In an initiation report on Monday, analyst John Cheong says he deems the stock’s valuations attractive at its current 8.3 times 2019F EV/EBITDA and an 8.2% dividend yield.
Cheong views this yield level as sustainable due to OEL’s strong operating cash flows despite the recent relocation of its Orchard Road campus to Pasir Ris due to lease expiration.
Although the move has caused a “huge decline” in student numbers, he likes how OEL has kept its operating costs in check to result in improved EBIT margins and operating cash flows in recent years.

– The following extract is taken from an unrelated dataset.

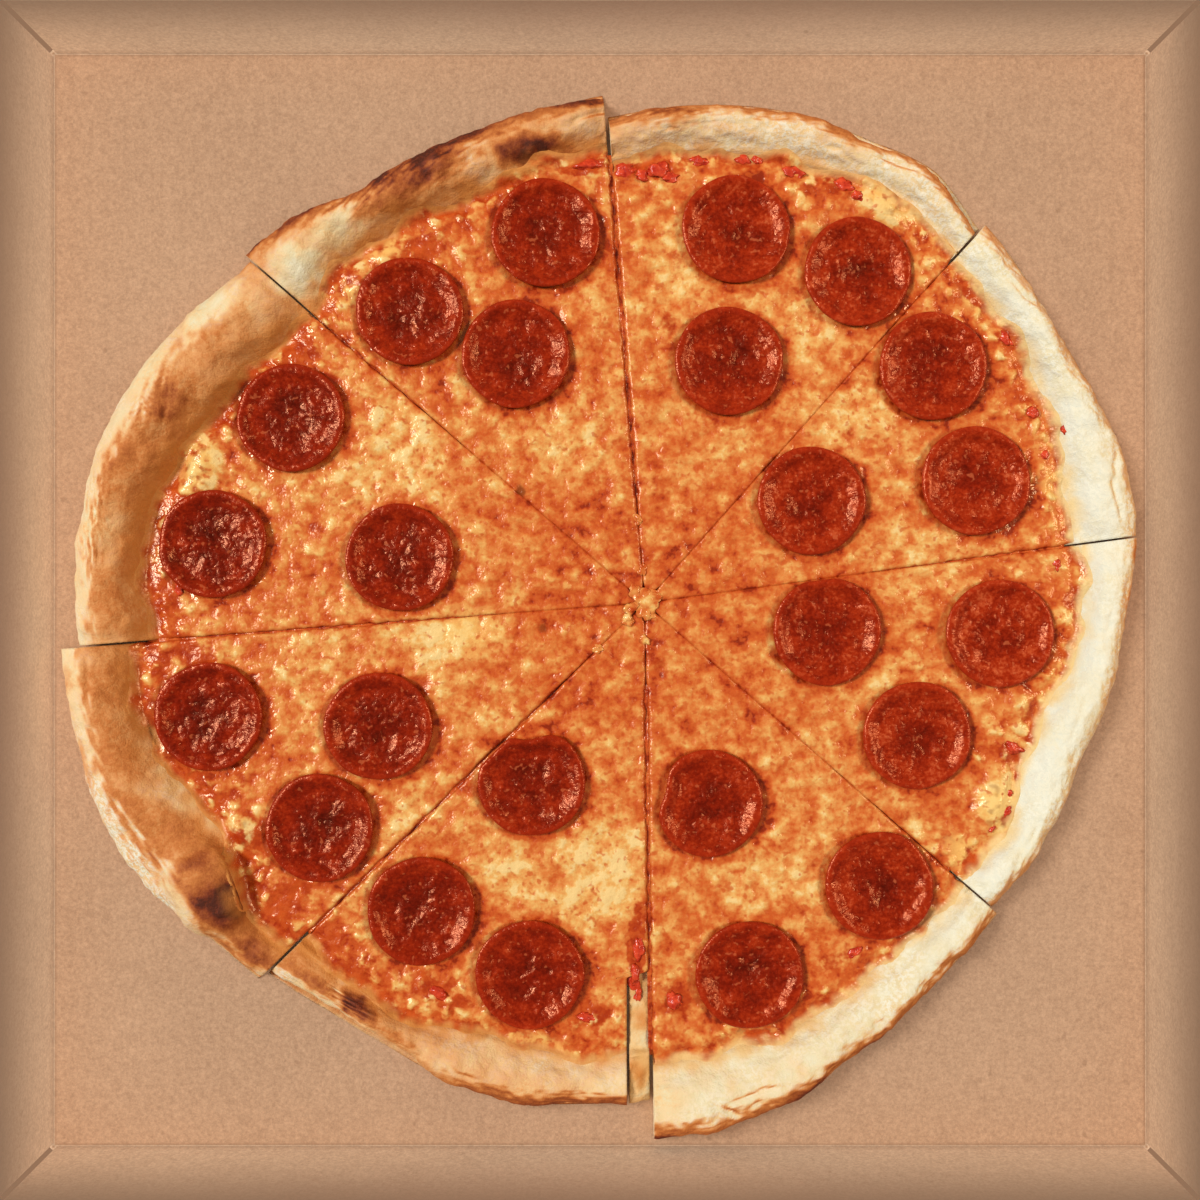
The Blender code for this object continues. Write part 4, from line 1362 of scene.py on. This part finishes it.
def make_scraps(material):
    """Scraps of cheese dragged over the cuts: where they all cross, and a few bridging strings."""
    parts = []
    for number, (angle, distance, length, width) in enumerate(SCRAPS):
        middle = CENTRE + direction(angle) * distance * MM
        swellings = ((0.45, 0.9), (0.22, 0.4))
        sizes = (width, length, 0.6)
        turn = angle + 35 * number
        parts.append(lump(middle, CHEESE_TOP - 0.25 * MM, sizes, turn, 4, swellings, 90 + number))
    points, faces = join_parts(parts)
    melt = 0.45 + 0.25 * noise(points, 3 * MM, 95)
    fields = plain_melt(points, melt, 0.15 + 0.4 * noise(points, 4 * MM, 96), 0.5)
    made = new_object("cheese_scraps", points, faces, "tray", fields, (material,))
    tidy_mesh(made)
    return made


def tube(loops):
    """A closed skin through rows of points. Each row is a loop, and the first and last are filled."""
    rows, count = loops.shape[:2]
    index = np.arange(rows * count).reshape(rows, count)
    faces = grid_faces(np.concatenate((index, index[:, :1]), axis=1))
    return loops.reshape(-1, 3), faces + [index[0].tolist(), index[-1, ::-1].tolist()]


# A strip's section: how far across the cut, in half gaps, and how far down, in millimetres.
STRIP = ((-1.0, 0.15), (-0.4, 0.4), (0.4, 0.35), (1.0, 0.0), (1.0, 2.0), (-1.0, 2.0))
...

“We expect 2019 to be the third consecutive year of recovery with net profit growth of 11.2% y-o-y, as the rate of decline in student numbers continues to narrow while significant cost savings from loan refinancing kick in. The revenue decline narrowed from 5.4% in 2016 to 4.5% in 2018 and we expect it to narrow to 3.1% in 2019 as OEL starts to establish its brand name at its new campus.” says Cheong.
The analyst is expecting cost savings of around $3.3 million from the refinancing of OEL’s borrowings, and a further reduction of operating costs this year.
“We believe the market has overlooked OEL’s track record in manoeuvring through challenging times, and its ability to maintain annual dividend payment of 2.75 cents per share and pare down debt at the same time. Further improvement in profitability track record and wider analyst coverage should help OEL rerate upwards,” he concludes.
As at 11:07am, shares in OEL are trading 1.5% lower at 33 cents or 0.98 times FY19F book value.